Generating sequences of actions -- plans -- for an automatic system, like a robot, using Automated Planning is particularly difficult in stochastic and/or dynamic environments. These plans are composed of actions whose execution, in certain scenarios, might fail, which in turn prevents the execution of the rest of the actions in the plan. Also, in some environments, plans must be generated fast, both at the start of the execution and after every execution failure. These problems have contributed to generate new Automated Planning models (Planning under uncertainty) to tackle these situations. These models include changes in the representation of the information to manage the dynamics of the environment (action outcomes, observability of the environment, etc). In spite of the initial advantages of these models, there are some important disadvantages that increase the cost of generating a plan. These models require an accurate definition of the environment's dynamics. Frequently, it is extremely difficult to define such accurate models, and in some environments the amount of information needed is huge. The most common solution to avoid these problems consists on repairing or re-planning when a failure in execution is detected due to the lack of information. Therefore, at each planning (re-planning) step, a new plan of actions is generated including the possible changes in the environment.

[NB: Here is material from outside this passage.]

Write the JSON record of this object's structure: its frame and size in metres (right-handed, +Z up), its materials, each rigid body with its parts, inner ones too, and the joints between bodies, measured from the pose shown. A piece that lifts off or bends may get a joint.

The main objective of this thesis consists on developing a new planning-execution approach that reduces the computational effort of the planning task in dynamic and stochastic scenarios. These scenarios present some challenges that increase the complexity of the planning-execution process: (i) new information about the environment can be discovered during action execution, modifying the structure of the planning task; (ii) actions' execution can fail which in turn prevents the execution of the rest of the plan; (iii) the execution of the actions in the plan can generate states from which the rest of the plan cannot be successfully executed (dead-ends); (iv) plans may need to be generated quickly to offer a real time interaction between the automated planning system and the environment; and (v) planning tasks present scalability problems. For these reasons, the process of generating and executing a plan of actions can be prohibitively expensive in real world environments.

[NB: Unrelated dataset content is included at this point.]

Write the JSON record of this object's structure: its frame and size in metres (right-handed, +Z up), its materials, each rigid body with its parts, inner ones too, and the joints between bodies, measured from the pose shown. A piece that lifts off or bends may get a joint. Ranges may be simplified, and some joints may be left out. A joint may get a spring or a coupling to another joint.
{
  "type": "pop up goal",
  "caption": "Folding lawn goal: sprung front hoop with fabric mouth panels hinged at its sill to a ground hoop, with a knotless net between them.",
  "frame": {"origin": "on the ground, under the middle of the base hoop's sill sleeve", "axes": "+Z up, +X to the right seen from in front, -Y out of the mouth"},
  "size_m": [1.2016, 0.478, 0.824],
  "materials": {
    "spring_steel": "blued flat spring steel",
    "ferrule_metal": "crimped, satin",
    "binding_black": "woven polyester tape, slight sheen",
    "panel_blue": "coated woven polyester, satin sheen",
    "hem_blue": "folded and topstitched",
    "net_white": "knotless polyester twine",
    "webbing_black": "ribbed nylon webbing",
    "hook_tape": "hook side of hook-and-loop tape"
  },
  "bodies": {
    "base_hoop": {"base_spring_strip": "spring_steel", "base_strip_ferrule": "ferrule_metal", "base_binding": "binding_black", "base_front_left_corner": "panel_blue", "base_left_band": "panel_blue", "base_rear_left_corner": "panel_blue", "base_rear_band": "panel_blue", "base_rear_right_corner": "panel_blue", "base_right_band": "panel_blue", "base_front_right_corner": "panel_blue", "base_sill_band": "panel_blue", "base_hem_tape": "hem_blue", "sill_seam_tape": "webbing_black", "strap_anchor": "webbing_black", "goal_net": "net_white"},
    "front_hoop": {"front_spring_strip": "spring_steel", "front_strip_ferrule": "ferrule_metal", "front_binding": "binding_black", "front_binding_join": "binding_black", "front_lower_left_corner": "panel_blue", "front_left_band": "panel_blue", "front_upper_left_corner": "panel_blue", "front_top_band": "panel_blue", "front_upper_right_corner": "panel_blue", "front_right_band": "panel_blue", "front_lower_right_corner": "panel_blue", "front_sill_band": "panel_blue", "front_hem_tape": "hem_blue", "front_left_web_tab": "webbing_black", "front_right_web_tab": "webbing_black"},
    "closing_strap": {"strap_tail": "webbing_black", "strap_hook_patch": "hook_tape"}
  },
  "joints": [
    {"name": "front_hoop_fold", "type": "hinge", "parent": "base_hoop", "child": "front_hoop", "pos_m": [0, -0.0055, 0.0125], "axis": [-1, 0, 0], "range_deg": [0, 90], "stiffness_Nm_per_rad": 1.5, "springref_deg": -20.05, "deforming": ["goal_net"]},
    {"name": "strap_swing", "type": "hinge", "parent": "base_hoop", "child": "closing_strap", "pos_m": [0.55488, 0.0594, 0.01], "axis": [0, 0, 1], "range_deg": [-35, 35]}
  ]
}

In the first part of this thesis, we detail novel methods for generating predicate abstractions from planning tasks. We then propose a way of using these predicate abstractions during search to generate partial abstract plans, while considering the far future information with a different level of detail, by selectively removing predicates of the planning task. This approach generates partial abstract solution plans where the (horizon) k-first actions in the plan are guaranteed to be applicable as long as the information about the environment does not change or the actions' execution is correct. Meanwhile, the rest of the plan might not necessarily be applicable due to the level of the details of the predicate abstraction. In the second part of this thesis, we focus on improving the technique developed on the first part to implement different methods to generate predicate abstraction automatically. Finally in the third part of this thesis, we focus on increasing the coverage (the number of tasks solved) and the solution quality conducting a detailed study about the horizon to define a new method to modify the value of the horizon dynamically during the planning-execution process.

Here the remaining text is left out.